Penn facilely reduces McCandless' motivations to a repudiation of his mean and miserable parents, the stern father (played sacerdotally by William Hurt) and the passive-aggressive mother (Marcia Gay Harden), both drunks. (A welcome moment of comic relief, perhaps unintentional, comes from a flashback in which a drunken Hurt declares he's canceling Christmas and an even drunker Harden replies, "Who do you think you are? God?") Where the McCandless Krakauer presents cuts a complex and confusing character, Penn cuts him down with easy psychology to a kid who won't live his parents' "lies" within their "sick society". His journey into the wild is posited as a maturation of the soul, with chapter titles (more verbalization!) like "adolescence" and "manhood". Penn the partisan comes out to criticize American culture—soulless, natch—a few times; once, in a ridiculous scene in which Hirsch gets dirty looks from some cartoonish Angeleno yuppies; again when Hirsch makes it back to civilization after a stint in the wilderness only to see George Bush Sr. getting his war on; and most egregiously when he shows a bald eagle, with a gang of coyotes, feasting on the meat from a moose's corpse, a clumsy metaphor for how America and its "rules" are weighing-down on the yearning (and libertarian) McCandless. The "characteristic immoderation" that Jena Malone, as Hirsch's sister (they were last seen acting together as lovers in The Dangerous Lives of Altar Boys), defines her brother by also applies to the film's director.
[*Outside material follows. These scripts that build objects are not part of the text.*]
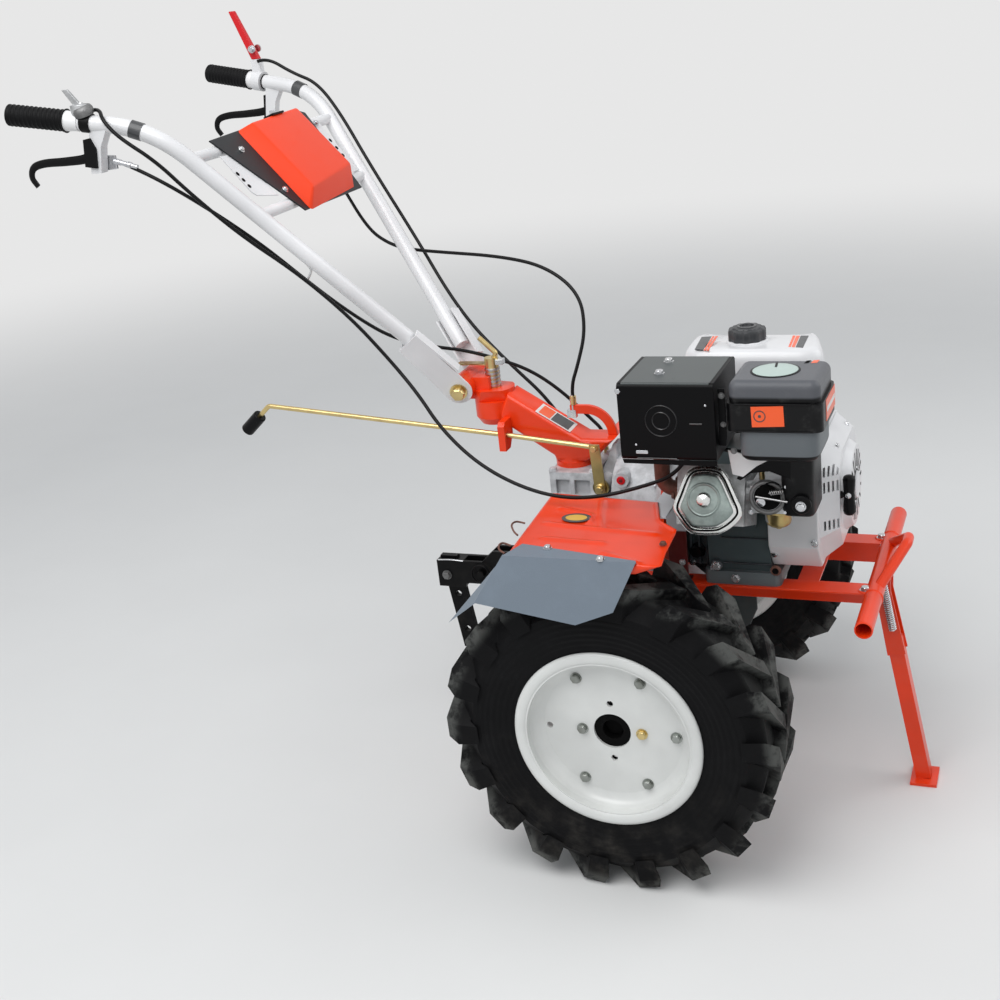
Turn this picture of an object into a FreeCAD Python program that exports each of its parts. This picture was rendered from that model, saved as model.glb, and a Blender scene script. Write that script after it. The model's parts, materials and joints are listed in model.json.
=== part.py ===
import FreeCAD, Part
import math
import os
from FreeCAD import Vector

# Petrol hand tractor on two lug wheels. Millimetres, +X forward, +Y left, +Z up, ground at z = 0.
# All places below are measured from the wheel axle in x, and from the centre plane in y.

foot_front_x = 514.0

# Wheels
tyre_r = 303.0
tyre_w = 160.0
track = 784.0
lug_h = 25.0
lug_count = 18
lug_w = 40.0
lug_sweep = 84.0
tyre_facets = 36
rim_lip_r = 168.0
rim_barrel_r = 152.0
rim_w = 140.0
rim_wall = 4.0
disc_t = 5.0
disc_recess = 34.0
hub_hole_r = 34.0
wheel_bolt_pcd = 109.0
wheel_bolt_hole_r = 6.0
rim_bolt_pcd = 233.0
hub_r = 30.0
hub_flange_r = 66.0
hub_flange_t = 8.0
hub_len = 190.0
axle_af = 32.0
journal_r = 20.0
running_gap = 0.08
seat_gap = 0.3

# Gear case, clutch bell and engine
case_r = 78.0
case_half_w = 70.0
case_front_x = 20.0
case_rear_x = -130.0
boss_r = 46.0
boss_len = 30.0
case_top_z = 600.0
turret_top_z = 645.0
nose_top_z = 704.0
shift_x = -107.0
shift_z = 617.0
crank_z = 588.0
bell_r = 88.0
bell_rear_x = -86.0
bell_flange_x = 22.0
bell_neck_r = 68.0
engine_base_z = 458.0
engine_rear_x = 48.0
crankcase_front_x = 228.0
foot_h = 26.0
recoil_x = 320.0
recoil_t = 32.0
cyl_x = 148.0
cyl_tilt = 21.0
deck_d = 118.0
head_d = 238.0
port_d = head_d - 23.0
fin_half = 60.0
fin_t = 4.0
fin_pitch = 12.0
muffler_low_z = 768.0
tank_low_z = 756.0
tank_top_z = 884.0

# Frame rails, bumper and stand
rail_y = 134.0
rail_leg = 40.0
rail_flange = 44.0
rail_t = 4.0
bumper_x = 412.0
bumper_z = 450.0
bumper_r = 16.0
bumper_wall = 2.5
bumper_half = 262.0
hoop_r = 10.0
stand_pivot_x = 415.0
stand_pivot_z = 404.0
stand_foot_x = 488.0
stand_tube = 28.0
stand_pin_r = 6.0
foot_t = 6.0

# Rear hitch
hitch_hole_r = 8.0
hitch_half = 20.0
hitch_wall = 8.0
hitch_low_z = 371.0
hitch_top_z = 421.0
hitch_end_x = -503.0
bar_lean = 0.138
bar_slot_x = -498.0
bar_w = 38.0
bar_half = 7.0

# Fenders and flaps
fender_room = 40.0
fender_z = 2 * tyre_r + fender_room
fender_t = 3.0
fender_edge_y = track / 2 + 74.0
flap_t = 3.0
flap_lean = 0.333

# Column and handlebar head
column_x = -177.0
head_x = -334.0
head_z = 778.0
collar_r = 41.0
sleeve_r = 13.7
head_bolt = Vector(-388.0, 0.0, 807.0)
ear_r = 27.0

# Handlebars
bar_r = 15.0
bar_low = Vector(-420.0, 62.0, 868.0)
bar_bend = Vector(-806.0, 300.0, 1370.0)
bar_bend_r = 200.0
bar_tip = Vector(-1078.0, 339.0, 1418.0)
socket_half = 25.0
socket_len = 75.0
socket_t = 4.0
weld = 1.0
grip_r = 19.0
grip_len = 112.0
crossbar_r = 11.0
crossbar_s = (0.65, 0.88)
post_x = -912.0
clamp_x = -944.0
post_drop = 72.0
cord_r = 3.5

# Gear shift
rod_r = 5.0
rod_guide = Vector(-298.0, -60.0, 720.0)

axle_z = tyre_r

os.makedirs("parts", exist_ok=True)


def V(x, y, z):
    return Vector(x, y, z)


def mirror(shape):
    """The same shape on the other side of the centre plane."""
    return shape.mirror(V(0, 0, 0), V(0, 1, 0))


def box(x0, x1, y0, y1, z0, z1):
    return Part.makeBox(x1 - x0, y1 - y0, z1 - z0, V(x0, y0, z0))


def rod(a, b, r):
    """A round bar from point a to point b."""
    return Part.makeCylinder(r, (b - a).Length, a, b - a)


def hollow(a, b, r, wall):
    d = (b - a).normalize()
    return rod(a, b, r).cut(rod(a - d, b + d, r - wall))


def plate_xz(points, y0, y1):
    """A side profile of x, z points, as thick as y0 to y1."""
    wire = Part.makePolygon([V(x, y0, z) for x, z in points + points[:1]])
    return Part.Face(wire).extrude(V(0, y1 - y0, 0))


def plate_xy(points, z0, z1):
    wire = Part.makePolygon([V(x, y, z0) for x, y in points + points[:1]])
    return Part.Face(wire).extrude(V(0, 0, z1 - z0))


def plate_yz(points, x0, x1):
    wire = Part.makePolygon([V(x0, y, z) for y, z in points + points[:1]])
    return Part.Face(wire).extrude(V(x1 - x0, 0, 0))


def facet(points):
    return Part.Face(Part.makePolygon(points + points[:1]))


def revolve_y(points, y_mid, z):
    """A ring about the Y axis through z, from a profile of radius, y points."""
    wire = Part.makePolygon([V(0, y_mid + y, z + r) for r, y in points + points[:1]])
    return Part.Face(wire).revolve(V(0, 0, z), V(0, 1, 0), 360)


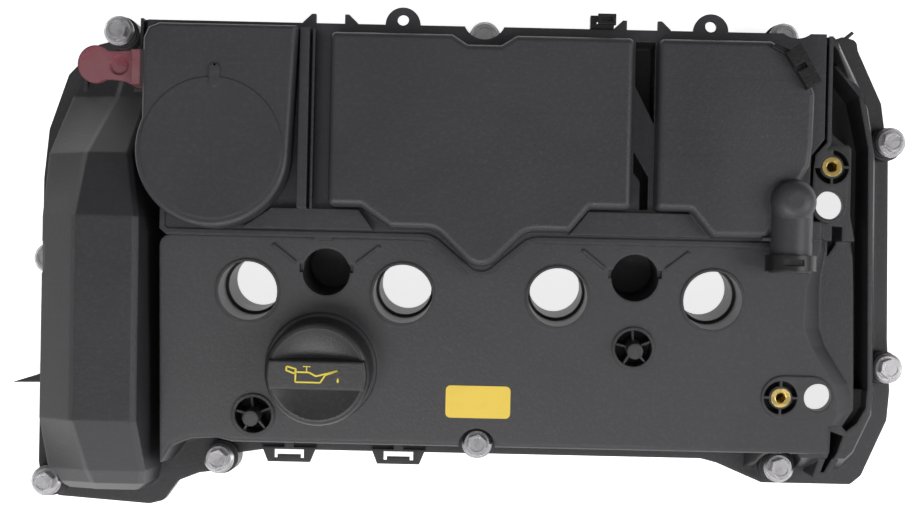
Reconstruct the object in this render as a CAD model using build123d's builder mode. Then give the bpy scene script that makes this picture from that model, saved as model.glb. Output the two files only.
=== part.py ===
from build123d import *
import math
import os

# Valve cover of a four-cylinder petrol engine: glass-filled nylon shell, welded oil separator
# lid, pressure regulator, filler cap, captive bolts and seals. Sizes are in millimetres, Z is up
# and the gasket's lower face is at Z = 0. Plan positions are counted from the middle of the row
# of plug tubes, which stands at ROW_X, ROW_Y from the middle of the cover's footprint.

os.makedirs("parts", exist_ok=True)

# Overall frame
ROW_X = 14.25
ROW_Y = -17.4
BORE_PITCH = 84.0
WALL = 3.0
FLANGE_BASE = 1.5
FLANGE_TOP = 10.0
DECK_HEIGHT = 58.0
DECK_TILT = 7.0
TRAY_TOP = 62.0
LID_FLANGE_TOP = 66.0
PANEL_TOP = 81.0
CAP_TOP = 86.0
HUMP_TOP = 78.0
RIM_TOP = 42.0

# Holding bolts, sleeves and grommets
BOLT_R = 3.0
BOLT_FLANGE_R = 8.4
BOLT_HEX = 10.0
BOLT_FLANGE_Z = 26.4
SLEEVE_R = 4.7
SLEEVE_BORE_R = 3.3
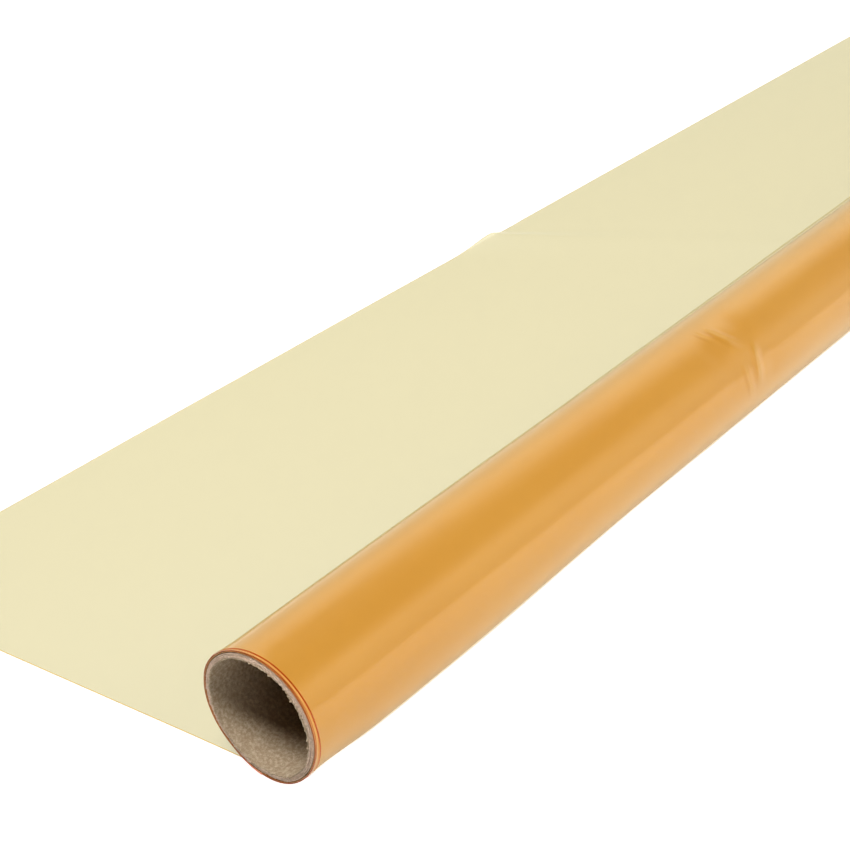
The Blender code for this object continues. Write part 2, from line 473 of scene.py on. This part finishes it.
# Each hollow: degrees from the top and radii along, its size and its depth.
HOLLOWS = [
    ((54, 10.78), 9 * MM, 0.50 * MM),
    ((34, 10.60), 6 * MM, 0.35 * MM),
    ((22, 11.62), 8 * MM, 0.50 * MM),
    ((78, 11.95), 7 * MM, 0.40 * MM),
]
NEAR_SIDE, FAR_SIDE = 0.6, 1.3  # a buckle has flat sides, and the far one is the wider
SAG_FROM_TOP = 128  # degrees round to where the turn hangs away from the roll below, near its end
SAG_ARC = 30
SAG = 1.8 * MM
SAG_GROWS = (0.2 * ROLL_RADIUS, 1.3 * ROLL_RADIUS)  # it grows and shrinks between these distances along
SAG_SHRINKS = (3 * ROLL_RADIUS, 8 * ROLL_RADIUS)


def loose_radius(share_along):
    """The outer turn's radius, which is greatest half way along."""
    return ROLL_RADIUS * (1 + LOOSENESS * np.sin(math.pi * share_along) ** 3)


def off_floor(angle):
    """0 at the floor line and 1 well away from it. The angle is from the floor line."""
    return 1 - bump(np.minimum(angle, 2 * math.pi - angle), FLOOR_ARC)


def buckle(round_roll, along, start, end, bow, height, width):
    """A ridge along a line on the unrolled turn. Both places are lengths on the unrolled turn."""
    ends = [np.array((math.radians(a) * ROLL_RADIUS, y * ROLL_RADIUS)) for a, y in (start, end)]
    line = ends[1] - ends[0]
    length = float(np.hypot(*line))
    unit = line / length
    du, dv = round_roll - ends[0][0], along - ends[0][1]
    run = (du * unit[0] + dv * unit[1]) / length
    off = dv * unit[0] - du * unit[1] + 4 * bow * ROLL_RADIUS * run * (1 - run)
    taper = smooth_step(run, -0.15, 0.25) * (1 - smooth_step(run, 0.6, 1.15))
    side = np.where(off > 0, FAR_SIDE, NEAR_SIDE) * width
    return height * taper * np.clip(1 - np.abs(off) / side, 0, 1)


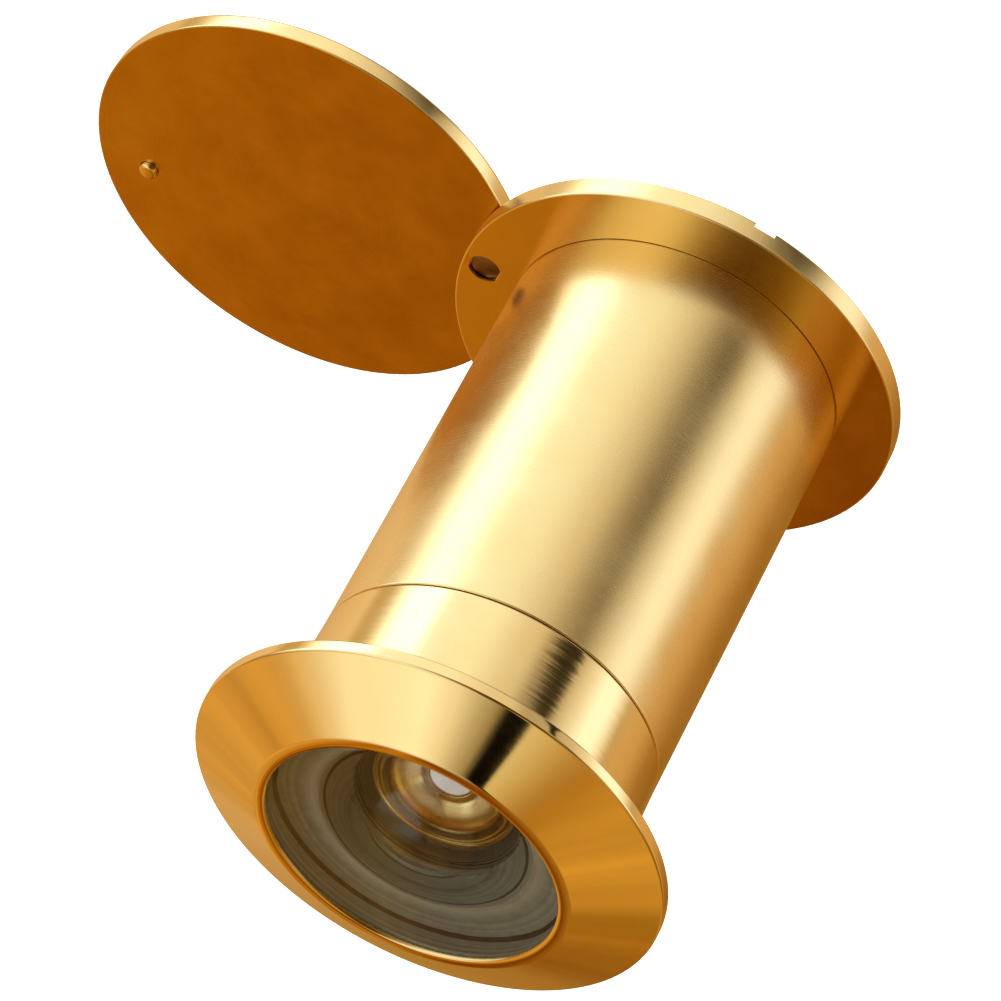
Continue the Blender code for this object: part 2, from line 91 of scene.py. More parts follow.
# Bezel, collar and lens seats of the outdoor barrel.
LIP_OUTER_RADIUS = 11.7 * MM
LIP_INNER_RADIUS = 11.0 * MM
LIP_THICKNESS = 0.3 * MM
RIM_THICKNESS = 0.95 * MM
COLLAR_BASE_RADIUS = 13.25 * MM
BARREL_RADIUS = 13.0 * MM
SEAM_GAP = 0.1 * MM
FIT = 0.05 * MM
FRONT_SEAT_RADIUS = 11.35 * MM
FRONT_SEAT_END = 1.85 * MM
LENS_BORE_RADIUS = 10.0 * MM
LENS_RIB_RADIUS = 8.6 * MM
LENS_RIB_THICKNESS = 0.8 * MM

# Screw joint.
THREAD_PITCH = 1.5 * MM
THREAD_START = 11.2 * MM
THREAD_FADE_TURNS = 0.5
FLANK_SLOPE = 0.5
FLANK_CLEARANCE = 0.12 * MM
MALE_CREST_RADIUS = 11.9 * MM
MALE_ROOT_RADIUS = 11.2 * MM
MALE_CREST_WIDTH = 0.35 * MM
MALE_TURNS = 10
FEMALE_CREST_RADIUS = 11.4 * MM
FEMALE_ROOT_RADIUS = 12.1 * MM
FEMALE_TURNS = 5
RELIEF_END = 29.5 * MM

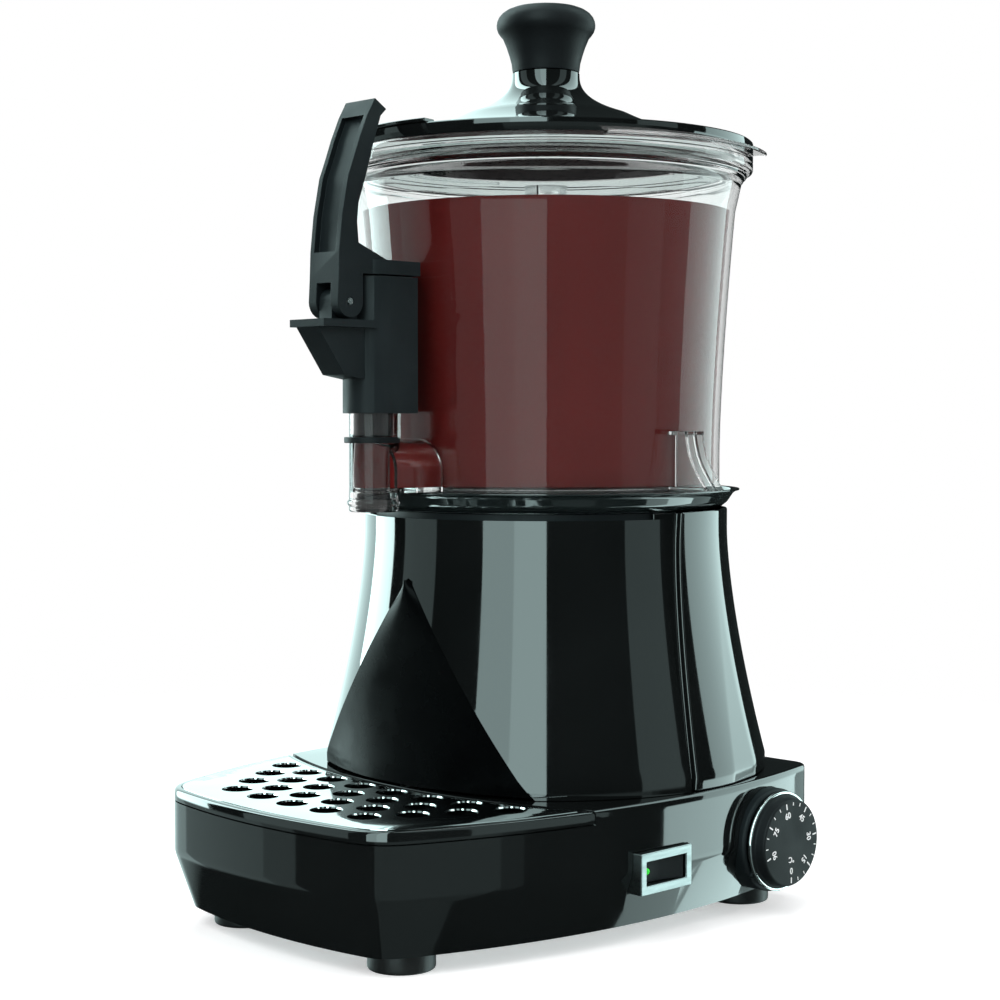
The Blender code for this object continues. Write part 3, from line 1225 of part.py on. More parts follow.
def build_spring(machine):
    """The tap's closing spring, one open coil between the piston and the housing's roof."""
    low = PISTON_TOP + GAP + SPRING_WIRE_RADIUS
    high = HOUSING_TOP - HOUSING_ROOF - GAP - SPRING_WIRE_RADIUS
    count = SPRING_TURNS * SPRING_POINTS_PER_TURN
    path = bpy.data.curves.new("tap_spring", "CURVE")
    path.dimensions = "3D"
    path.bevel_depth = SPRING_WIRE_RADIUS
    path.bevel_resolution = 1
    path.use_fill_caps = True
    line = path.splines.new("POLY")
    line.points.add(count)
    points = []
    for i in range(count + 1):
        turn = 2 * math.pi * i / SPRING_POINTS_PER_TURN
        points.append(Vector((SPRING_RADIUS * math.cos(turn), SPRING_RADIUS * math.sin(turn),
                              low + (high - low) * i / count)))
        line.points[i].co = (*points[i], 1.0)
    least = min((points[i] - points[j]).length for i in range(count + 1)
                for j in range(i + SPRING_POINTS_PER_TURN // 2, count + 1))
    print(f"tap_spring least gap to itself {(least - 2 * SPRING_WIRE_RADIUS) * 1000:.2f} mm")
    spring = bpy.data.objects.new("tap_spring", path)
    spring.parent = machine.root
    spring.location = (0, TAP_Y, 0)
    path.materials.append(make_material("tap_spring_finish", STEEL, 0.3, 1.0))
    bpy.context.collection.objects.link(spring)


def lid_slope(share):
    """Height of the lid's top from the shoulder, share 0, to the brim, share 1."""
    return LID_BRIM_TOP + (LID_SHOULDER_Z - LID_BRIM_TOP) * (1 - share) ** 2


def lid_neck(share):
    """Radius of the flare from the neck, share 0, down to the shoulder, share 1."""
    return LID_NECK_RADIUS + (LID_SHOULDER_RADIUS - LID_NECK_RADIUS) * share ** LID_FLARE_POWER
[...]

There are countless possible manners in which to tell McCandless' story cinematically, but unfortunately Penn goes, and rather haughtily to boot, for the rote Hollywood style of uncritical celebration. It's really remarkable that such a proficient actor hasn't got the slightest bit of directorial intuition. While Krakauer never mistook sympathy for apotheosis, Penn relentlessly beats us over the head with McCandless' rectitude and admirability. The whole approach is neatly summed-up by a mid-film scene in which Hirsch is seen kayaking in Southwestern river rapids; the staccato editing gives the sequence a pulsating energy, buttressed by the sound of off-screen observers shouting "woo hoo"s of encouragement and a rollicking blues soundtrack, which leaves the viewer no possible recourse but to either stand-up and play air guitar—isn't this kid awesome?—or roll their eyes and fidget uncomfortably.
It should be noted that the categorical failure of the film is entirely Penn's responsibility, and lies not with the actors; Hirsch is fine in the lead, with a few very nice moments, such as an improvisation with an apparently delicious apple, and Catherine Keener, as a surrogate mother of sorts that Hirsch meets on the road, is especially effective. But Penn's strongest talent, and his only talent (outside of acting of course), is in the casting of old men; two marginal, elderly actors give some of the film's most striking performances: one, a trembling gent on a payphone, heard obscurely begging to be given "another chance"; and two, an artist/burnout/religious fanatic that Hirsch comes across in the desert. But the film's real gem is Hal Holbrook, who turns up in the last act playing one of the many surrogate fathers Hirsch comes across in his peregrinations. Holbrook and Hirsch have an intimacy almost entirely missing from the rest of the film, probably because Penn's directorial stamp is largely absent from these scenes, supplying a palpable tenderness that builds to a heartbreaking climax. Make it through the movie if you can—it's length is more numbing than exhausting—just to get to Holbrook's scenes. Somebody give him an Oscar!